WE HAVE CAREFULLY CONSIDERED THE PROPRIETY AND EFFICACY OF ACCEPTING AN INDEMNITY BOND AS A BASIS FOR SUSPENDING DEDUCTION ACTION AND HAVE CONCLUDED THAT SUCH A DEPARTURE FROM OUR USUAL PROCEDURES IS NOT PRACTICABLE OR CONSISTENT WITH OUR STATUTORY FUNCTIONS. OUR FACILITIES AND OPERATIONS ARE NOT ADAPTED TO THE SUBSTITUTION OF INDEMNITY BONDS FOR THE MEANS REQUIRED BY STATUTE OF ENFORCING THE COLLECTION OF DEBTS ARISING BECAUSE OF EXCESSIVE PAYMENTS TO CARRIERS DETERMINED IN THE COURSE OF OUR AUDIT TO BE DUE THE UNITED STATES. APART FROM THE ADMINISTRATIVE PROBLEMS THAT WOULD BE GENERATED BY THE FILING AND OVERSEEING OF SUCH AN INSTRUMENT, OUR CONCURRENCE IN YOUR PROPOSAL TO FURNISH AN INDEMNITY BOND RAISES A QUESTION AS TO A CONFLICT WITH OUR DUTY TO SETTLE AND ADJUST CLAIMS OF THE UNITED STATES AND WITH THE INTENT OF THE TRANSPORTATION ACT OF 1940 WHERE NECESSARY ADJUSTMENTS MAY BE ACCOMPLISHED BY SETOFF OR VOLUNTARY REFUND.

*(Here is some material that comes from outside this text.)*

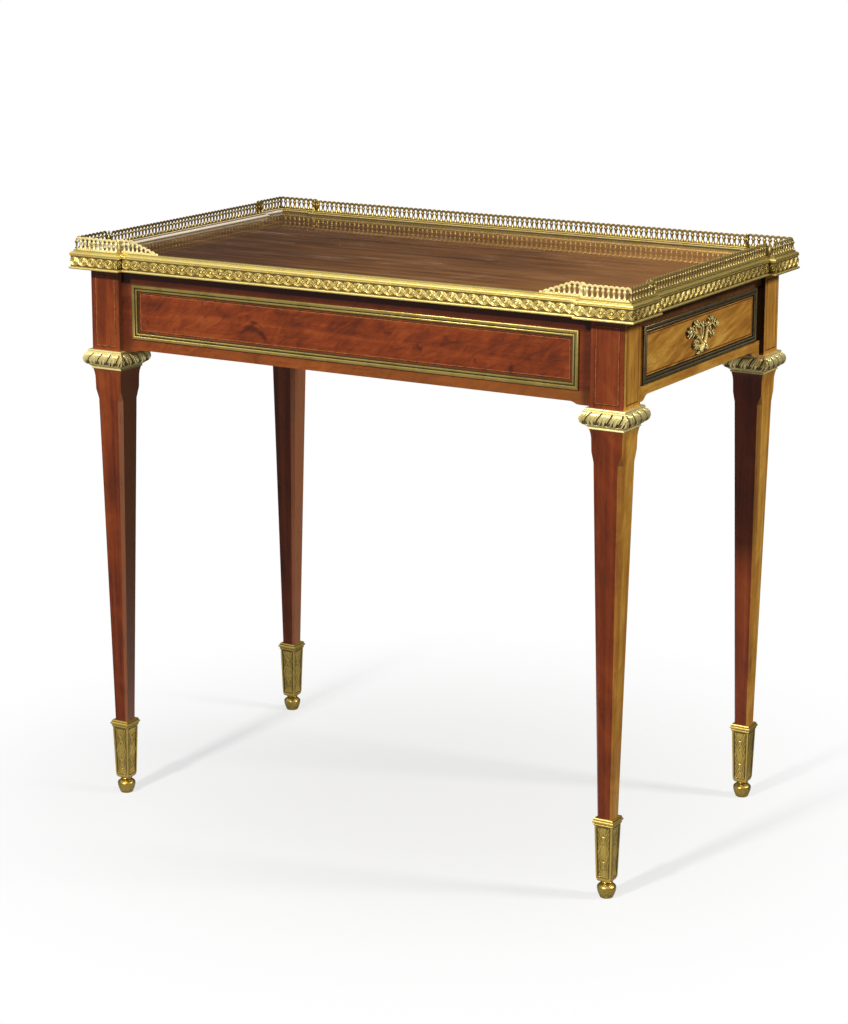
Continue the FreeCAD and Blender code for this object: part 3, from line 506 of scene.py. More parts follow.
def steel(name, roughness):
    """Filed steel with fine cross marks and brown spots."""
    g = Graph(name)
    marks = g.noise((80.0, 900.0, 1400.0), 3.0, 0.6, turn=(0.5, 0.0, 0.0))
    spots = g.noise((160.0, 160.0, 160.0), 4.0, 0.65).smooth(0.58, 0.74)
    colour = g.mix(spots * 0.7, tuple(settings().metal.steel), RUST)
    g.bump(marks, 0.00005, 0.6)
    return g.finish(Base_Color=colour, Roughness=roughness + marks * 0.2, Metallic=1.0 - spots * 0.6)


# Surfaces on grids of points
def grid_faces(rows, columns, close_rows=False, close_columns=False):
    """Corner numbers of the four-sided faces between neighbouring points of a grid, row by row."""
    row = np.arange(rows if close_rows else rows - 1)
    column = np.arange(columns if close_columns else columns - 1)
    row, column = np.meshgrid(row, column, indexing="ij")
    here = row * columns
    above = (row + 1) % rows * columns
    beside = (column + 1) % columns
    return np.stack([here + column, here + beside, above + beside, above + column], -1).reshape(-1, 4)


class Surface:
    """Closed shells gathered into one piece, with values carried on their points."""

    def __init__(self):
        self.points = []
        self.faces = []
        self.values = {"hollow": [], "line": []}
        self.count = 0

    def shell(self, points, faces, hollow=0.0, line=0.0):
        """Adds one closed shell, turned so that its faces look outwards, and gives the surface back.

        The sum of the tetrahedra from the origin to each face is negative when they look inwards.
        """
        points = np.asarray(points, float).reshape(-1, 3)
        volume = 0.0
        for group in faces:
            first = points[group[:, 0]]
            for corner in range(1, group.shape[1] - 1):
                second, third = points[group[:, corner]], points[group[:, corner + 1]]
                volume += np.einsum("ij,ij->", first, np.cross(second, third))
        for group in faces:
            turned = group if volume > 0 else group[:, ::-1]
            self.faces.append(turned + self.count)
        self.points.append(points)
        for key, value in (("hollow", hollow), ("line", line)):
            self.values[key].append(np.broadcast_to(np.ravel(value), (len(points),)))
        self.count += len(points)
        return self

    def tube(self, grid, hollow=0.0, line=0.0):
        """A shell from rings of points, one after another, closed at both ends by flat faces."""
        rings, around = grid.shape[:2]
        faces = [grid_faces(rings, around, close_columns=True)]
        faces.append(np.arange(around)[None, ::-1])
        faces.append((np.arange(around) + (rings - 1) * around)[None, :])
        return self.shell(grid, faces, hollow, line)

    def ring(self, grid, hollow=0.0):
        """A shell whose grid closes on itself both ways."""
        return self.shell(grid, [grid_faces(*grid.shape[:2], True, True)], hollow)

    def build(self, name, material, body, slot, nodes, crease=40.0):
        """Makes the mesh and its object, which rides on a body and stands for the named solids."""
        mesh = bpy.data.meshes.new(name)
        points = np.concatenate(self.points).astype(np.float32)
        corners = np.concatenate([group.ravel() for group in self.faces])
        sizes = np.concatenate([np.full(len(group), group.shape[1]) for group in self.faces])
        mesh.vertices.add(len(points))
        mesh.vertices.foreach_set("co", points.ravel())
        mesh.loops.add(len(corners))
        mesh.loops.foreach_set("vertex_index", corners.astype(np.int32))
        mesh.polygons.add(len(sizes))
        mesh.polygons.foreach_set("loop_start", (np.cumsum(sizes) - sizes).astype(np.int32))
        mesh.update(calc_edges=True)
        if mesh.validate():
            raise RuntimeError(name + " had faces that Blender had to repair")
        for key, value in self.values.items():
            layer = mesh.attributes.new(key, "FLOAT", "POINT")
            layer.data.foreach_set("value", np.concatenate(value).astype(np.float32))
        mesh.shade_smooth()
        mesh.set_sharp_from_angle(angle=math.radians(crease))
        mesh.materials.append(material)
        piece = bpy.data.objects.new(name, mesh)
        bpy.context.scene.collection.objects.link(piece)
        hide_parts(*nodes)
        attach(piece, body)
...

THE FINANCIAL STATEMENT SUBMITTED WITH YOUR LETTER OF JULY 26, 1961, SHOWS AS OF JUNE 1961 CURRENT ASSETS OF MORE THAN $144,000, INCLUDING MORE THAN $72,000 IN CASH OR CASH INVESTMENTS. TOTAL CURRENT LIABILITIES AT THAT DATE ARE SHOWN AS AMOUNTING TO ABOUT $74,000. IN THE LIGHT OF THESE FIGURES AND IN CONSIDERATION OF OUR DUTIES AND RESPONSIBILITIES WE WOULD NOT BE JUSTIFIED IN REFUNDING TO YOU THE $7,461 ALREADY COLLECTED, OR IN AN INDEFINITE POSTPONEMENT OF ACTION TO RECOVER THE BALANCE OF $12,161 DUE THE GOVERNMENT. HOWEVER, AS A REASONABLE ALTERNATIVE FOR MINIMIZING THE EFFECT ON YOUR COMPANY'S OPERATING CAPITAL, WE ARE NOT OPPOSED TO ENTERTAINING A PROPOSAL FOR INSTALLMENT PAYMENT ARRANGEMENTS WHICH WOULD LIQUIDATE THE PRESENT INDEBTEDNESS WITHIN A PERIOD OF SIX MONTHS TO ONE YEAR, AND WE WILL POSTPONE FURTHER COLLECTION EFFORTS FOR 30 DAYS IN ORDER TO AFFORD YOU AN OPPORTUNITY TO SUBMIT AN AGREEABLE PROPOSAL ALONG THESE LINES. A COPY OF THIS LETTER IS BEING SENT TO HONORABLE THOMAS G. MORRIS, MEMBER OF CONGRESS, WHOSE STAFF HAS INDICATED AN INTEREST IN THE MATTER.